In each of these cases, as well as serving as a backcloth against which events are played out, the Ferrara described by Bassani rises to the stature of a character. The construction of The Garden of the Finzi Continis is deliberately different to all the other stories, thanks to a wider time span and an intricately woven plot, which hinges upon that fascination exerted by death and destruction announced right from the prologue.

Malnate, the non-Jewish communist and father of the narrator, is emblematic of the painful consternation of the Jews, until then an integral part of the regime and the social structure. But once the worst has occurred there is nothing else to do except "guarantee the memory" since, according to Bassani, it is not possible to accept a humanity capable of forgetting Buchenwald, Auschwitz, and Mauthausen.
The Heron rounds off Bassani's narrative oeuvre. Here, the themes of solitude and the threat of death find a different technical solution, in the form of a classical respect for the unity of time: the account of the Jew Limentani's suicide unfolds in a time span of twenty hours.

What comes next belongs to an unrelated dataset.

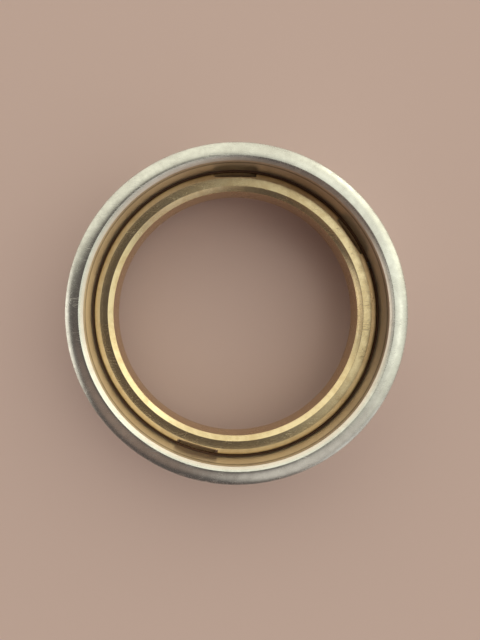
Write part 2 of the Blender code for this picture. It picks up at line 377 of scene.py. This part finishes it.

In Bassani's work prose and poetry are inextricably intermingled.
The writer says that, without a poetic commitment, he would not have written either short stories or novels. His more specifically poetic works - In Rima and Senza - had important repercussions on his novels, insofar as they exclude the possibility of the time span required for a long and convoluted narration, which is replaced with an expanded moment, as is evidenced by the negative message of The Heron.